> _SOURCE DATA_
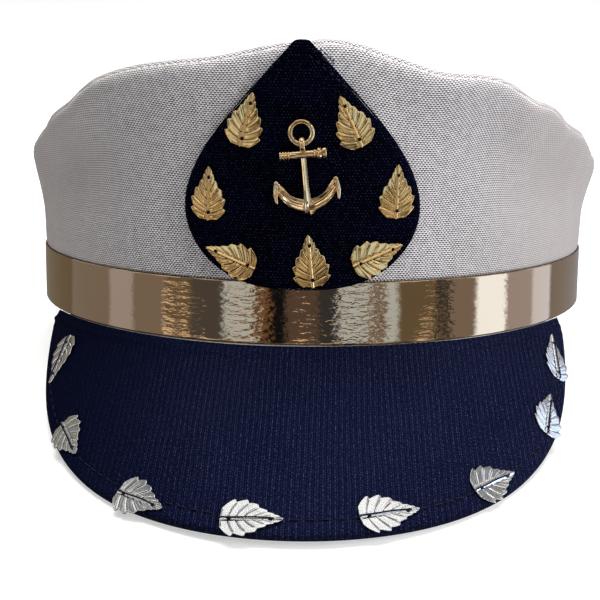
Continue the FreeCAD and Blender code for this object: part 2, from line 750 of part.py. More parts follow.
def all_pieces():
    pieces = {}
    pieces.update(band_pieces())
    pieces.update(crown_pieces())
    pieces.update(visor_pieces())
    pieces.update(badge_pieces())
    pieces.update(leaf_pieces())
    axes = anchor_axes()
    drill = prong_drill(axes)
    for name in ("badge_cover", "badge_board", "badge_backing", "crown_front_panel",
                 "front_stay", "crown_lining_side"):
        pieces[name] = pieces[name].cut(drill)
    pieces["anchor_casting"] = place(anchor_casting(), *axes)
    pieces["anchor_ring"] = place(anchor_ring(), *axes)
    pieces["anchor_washer_plate"] = place(washer_plate(), *axes)
    return pieces


def rest_tilt():
    """Angle between the band plane and the surface that the cap stands on, in degrees."""
    full = TOP_COVER + BOARD + UNDER_COVER + LIP_DROP
    back = BAND_HALF_LENGTH - RIBBON_THICKNESS - COVER_THICKNESS
    steepest = 0.0
    for share in spread(-VISOR_END, VISOR_END, 197):
        edge = visor_point(share, visor_ruling(share)[3], full)
        steepest = max(steepest, math.atan2(-edge.z, back - edge.y))
    return math.degrees(steepest)


def stand(pieces):
    """Tilts the pieces onto the ground plane and centres them; returns the shift too."""
    tilt = rest_tilt()
    box = FreeCAD.BoundBox()
    for shape in pieces.values():
        shape.rotate(V(0, 0, 0), V(1, 0, 0), -tilt)
        box.add(shape.optimalBoundingBox(False, False))
    shift = V(-(box.XMin + box.XMax) / 2, -(box.YMin + box.YMax) / 2, -box.ZMin)
    for shape in pieces.values():
        shape.translate(shift)
    return tilt, shift, box


def report(tilt, shift, box):
    """Prints the places that the record needs, in the standing frame."""
    turn = FreeCAD.Rotation(V(1, 0, 0), -tilt)
    origin, across, up = anchor_axes()
    out = across.cross(up)
    pivot = origin + up * EYE_UP + out * EYE_OUT
    print("size", round(box.XLength, 2), round(box.YLength, 2), round(box.ZLength, 2))
    print("tilt", round(tilt, 3), "ring lean", round(ring_rest_angle(), 2))
    print("head opening", shift, "axis", turn.multVec(UP * -1))
    print("ring pivot", turn.multVec(pivot) + shift, "axis", turn.multVec(across))


def main():
    os.makedirs("parts", exist_ok=True)
    pieces = all_pieces()
    tilt, shift, box = stand(pieces)
    for name, shape in pieces.items():
        if not shape.isValid():
            print("not valid:", name)
        shape.exportStep(f"parts/{name}.step")
    report(tilt, shift, box)


main()
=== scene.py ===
"""Looks of the peaked cap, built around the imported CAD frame.

Shapes are worked out in millimetres in the cap's own frame (band's lower edge in z = 0, front
towards -Y), as in the CAD source, and to_row() carries them into the row frame in metres.
"""
import json
import math
import bmesh
import bpy
import numpy as np
from mathutils import Matrix

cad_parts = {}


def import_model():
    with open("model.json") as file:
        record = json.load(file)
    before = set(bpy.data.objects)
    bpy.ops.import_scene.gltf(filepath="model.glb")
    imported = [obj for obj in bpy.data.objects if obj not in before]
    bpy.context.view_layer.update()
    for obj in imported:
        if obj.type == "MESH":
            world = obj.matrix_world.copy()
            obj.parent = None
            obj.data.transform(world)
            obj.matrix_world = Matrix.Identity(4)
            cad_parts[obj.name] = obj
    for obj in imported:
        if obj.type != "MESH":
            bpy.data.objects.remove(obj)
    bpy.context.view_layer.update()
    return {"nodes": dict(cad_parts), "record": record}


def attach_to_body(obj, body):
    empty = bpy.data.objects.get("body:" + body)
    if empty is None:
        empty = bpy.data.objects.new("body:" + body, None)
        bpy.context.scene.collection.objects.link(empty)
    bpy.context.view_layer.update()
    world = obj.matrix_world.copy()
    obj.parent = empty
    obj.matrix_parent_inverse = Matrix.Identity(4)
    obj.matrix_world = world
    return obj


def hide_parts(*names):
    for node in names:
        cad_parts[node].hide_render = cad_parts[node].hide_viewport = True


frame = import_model()

MM = 0.001
CAP = "cap"
RING = "anchor_ring"

# Band
BAND_WIDTH, BAND_LENGTH = 88.0, 98.0
RIBBON_HEIGHT = 17.0
RIBBON_THICKNESS = 0.4
SWEATBAND_DEPTH = 3.0
SWEATBAND_HEIGHT = 28.0

# Crown
BASE_WIDTH, BASE_LENGTH = 87.6, 97.6
RIM_WIDTH, RIM_LENGTH = 90.5, 104.0
RIM_FRONT, RIM_BACK = 77.0, 35.5
TOP_DOME = 3.0
TOP_THICKNESS = 1.0
WALL_CLOTH, TOP_CLOTH = 1.0, 0.9
SIDE_SEAM = 88.0
LINING_DEPTH = 2.0
LINING_DROP = 1.6             # from the rim down to the side lining's upper edge
LINING_TOP = (177.2, 204.0)   # width and length of the top lining's cut
LINING_GATHERS = 24           # folds round the rim
RIM_TAPE_DROP = (5.5, 1.6)    # from the rim down to the tape's lower and upper edges
RIM_TAPE_DEPTH = 1.25
STAY_HALF_ANGLE = 40.0        # degrees each side of the front
STAY_DROP = 6.0
STAY_DEPTH = 1.25
STAY_THICKNESS = 0.65

# Visor
VISOR_HALF_ANGLE = 59.7
VISOR_FAN = 0.5
SLOPE_FRONT, SLOPE_SIDE = 37.0, 60.0
VISOR_LENGTH = 58.9
VISOR_TAPER = 0.685
VISOR_END = 0.98
TOP_COVER, BOARD, UNDER_COVER = 0.6, 1.4, 0.5
LIP_DROP = 0.2
TOPSTITCH_INSET = 4.6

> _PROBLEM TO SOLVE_
Retype, word for word, every line from the line with "pieces = all_pieces()" to the line with "obj.parent = empty", inclusive. Add nothing.

> _TASK SOLUTION_
    pieces = all_pieces()
    tilt, shift, box = stand(pieces)
    for name, shape in pieces.items():
        if not shape.isValid():
            print("not valid:", name)
        shape.exportStep(f"parts/{name}.step")
    report(tilt, shift, box)


main()
=== scene.py ===
"""Looks of the peaked cap, built around the imported CAD frame.

Shapes are worked out in millimetres in the cap's own frame (band's lower edge in z = 0, front
towards -Y), as in the CAD source, and to_row() carries them into the row frame in metres.
"""
import json
import math
import bmesh
import bpy
import numpy as np
from mathutils import Matrix

cad_parts = {}


def import_model():
    with open("model.json") as file:
        record = json.load(file)
    before = set(bpy.data.objects)
    bpy.ops.import_scene.gltf(filepath="model.glb")
    imported = [obj for obj in bpy.data.objects if obj not in before]
    bpy.context.view_layer.update()
    for obj in imported:
        if obj.type == "MESH":
            world = obj.matrix_world.copy()
            obj.parent = None
            obj.data.transform(world)
            obj.matrix_world = Matrix.Identity(4)
            cad_parts[obj.name] = obj
    for obj in imported:
        if obj.type != "MESH":
            bpy.data.objects.remove(obj)
    bpy.context.view_layer.update()
    return {"nodes": dict(cad_parts), "record": record}


def attach_to_body(obj, body):
    empty = bpy.data.objects.get("body:" + body)
    if empty is None:
        empty = bpy.data.objects.new("body:" + body, None)
        bpy.context.scene.collection.objects.link(empty)
    bpy.context.view_layer.update()
    world = obj.matrix_world.copy()
    obj.parent = empty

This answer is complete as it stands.